### [What needs to be done]
Scan the data below and pick out the lines containing the word "hinge".

### [Material provided]
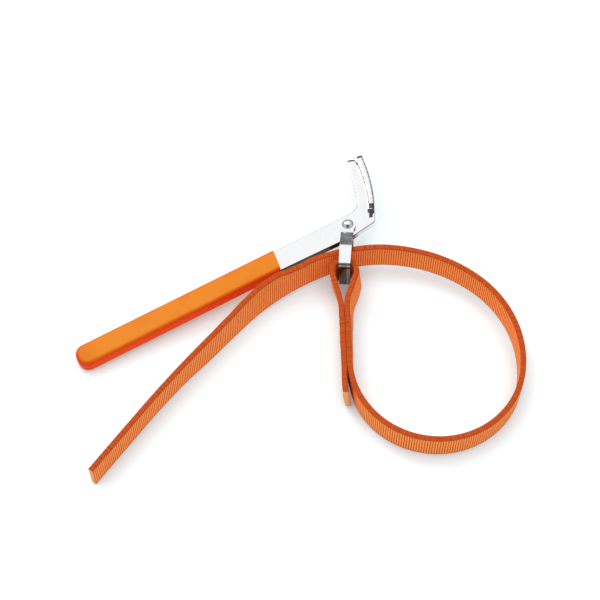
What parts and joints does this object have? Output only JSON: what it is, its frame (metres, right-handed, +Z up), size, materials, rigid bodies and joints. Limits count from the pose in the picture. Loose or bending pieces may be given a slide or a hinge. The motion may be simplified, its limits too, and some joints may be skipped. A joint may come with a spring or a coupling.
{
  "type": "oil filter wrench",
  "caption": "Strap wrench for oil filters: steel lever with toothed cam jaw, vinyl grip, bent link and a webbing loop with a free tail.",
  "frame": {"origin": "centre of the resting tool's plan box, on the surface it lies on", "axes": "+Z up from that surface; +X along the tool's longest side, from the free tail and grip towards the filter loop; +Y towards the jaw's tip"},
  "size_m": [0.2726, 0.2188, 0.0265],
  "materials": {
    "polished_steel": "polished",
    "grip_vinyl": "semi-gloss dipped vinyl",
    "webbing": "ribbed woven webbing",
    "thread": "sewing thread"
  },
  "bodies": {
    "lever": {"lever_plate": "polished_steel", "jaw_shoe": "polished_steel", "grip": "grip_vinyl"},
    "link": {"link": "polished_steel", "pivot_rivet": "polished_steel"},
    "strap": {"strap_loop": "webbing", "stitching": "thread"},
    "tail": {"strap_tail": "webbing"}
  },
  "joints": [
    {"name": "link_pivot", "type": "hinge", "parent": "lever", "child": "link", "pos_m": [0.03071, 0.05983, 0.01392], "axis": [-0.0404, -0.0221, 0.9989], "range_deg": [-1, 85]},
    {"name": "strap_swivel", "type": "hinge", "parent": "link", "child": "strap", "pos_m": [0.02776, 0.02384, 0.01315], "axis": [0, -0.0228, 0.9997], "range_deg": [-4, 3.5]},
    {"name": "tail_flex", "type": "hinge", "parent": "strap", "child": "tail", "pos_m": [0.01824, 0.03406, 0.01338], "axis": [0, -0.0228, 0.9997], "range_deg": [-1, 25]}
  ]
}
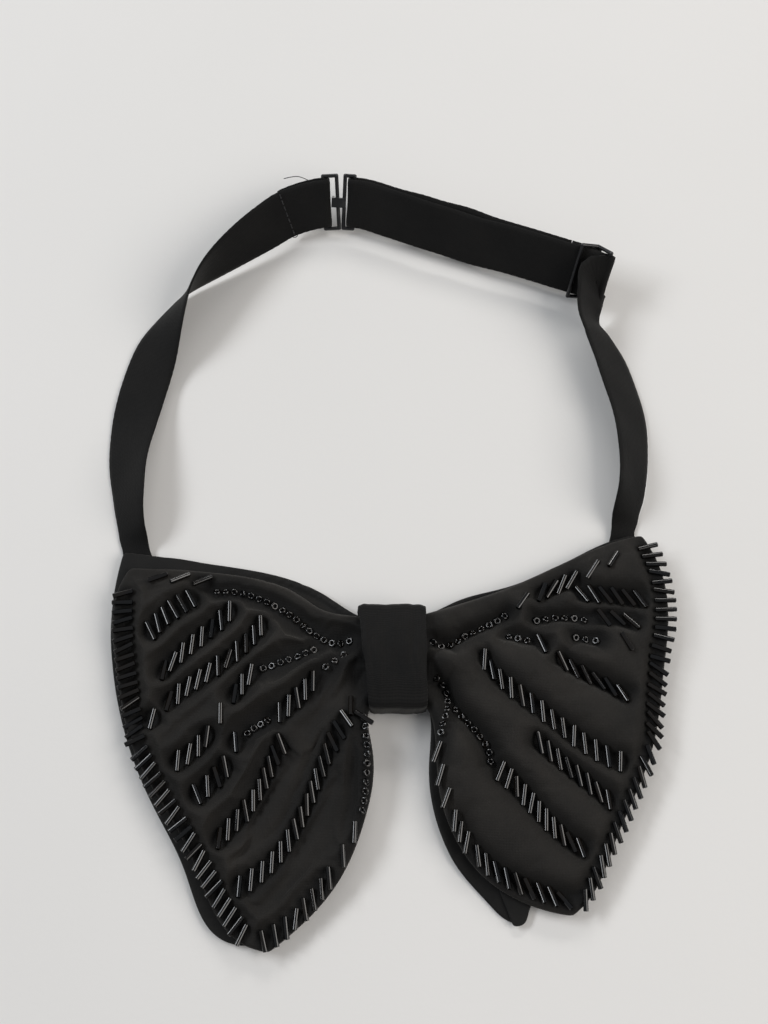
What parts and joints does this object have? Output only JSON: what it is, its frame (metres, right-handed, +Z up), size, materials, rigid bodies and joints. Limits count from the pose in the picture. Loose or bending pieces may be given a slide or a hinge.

### [Answer to the task]
What parts and joints does this object have? Output only JSON: what it is, its frame (metres, right-handed, +Z up), size, materials, rigid bodies and joints. Limits count from the pose in the picture. Loose or bending pieces may be given a slide or a hinge. The motion may be simplified, its limits too, and some joints may be skipped. A joint may come with a spring or a coupling.
    {"name": "link_pivot", "type": "hinge", "parent": "lever", "child": "link", "pos_m": [0.03071, 0.05983, 0.01392], "axis": [-0.0404, -0.0221, 0.9989], "range_deg": [-1, 85]},
    {"name": "strap_swivel", "type": "hinge", "parent": "link", "child": "strap", "pos_m": [0.02776, 0.02384, 0.01315], "axis": [0, -0.0228, 0.9997], "range_deg": [-4, 3.5]},
    {"name": "tail_flex", "type": "hinge", "parent": "strap", "child": "tail", "pos_m": [0.01824, 0.03406, 0.01338], "axis": [0, -0.0228, 0.9997], "range_deg": [-1, 25]}
What parts and joints does this object have? Output only JSON: what it is, its frame (metres, right-handed, +Z up), size, materials, rigid bodies and joints. Limits count from the pose in the picture. Loose or bending pieces may be given a slide or a hinge.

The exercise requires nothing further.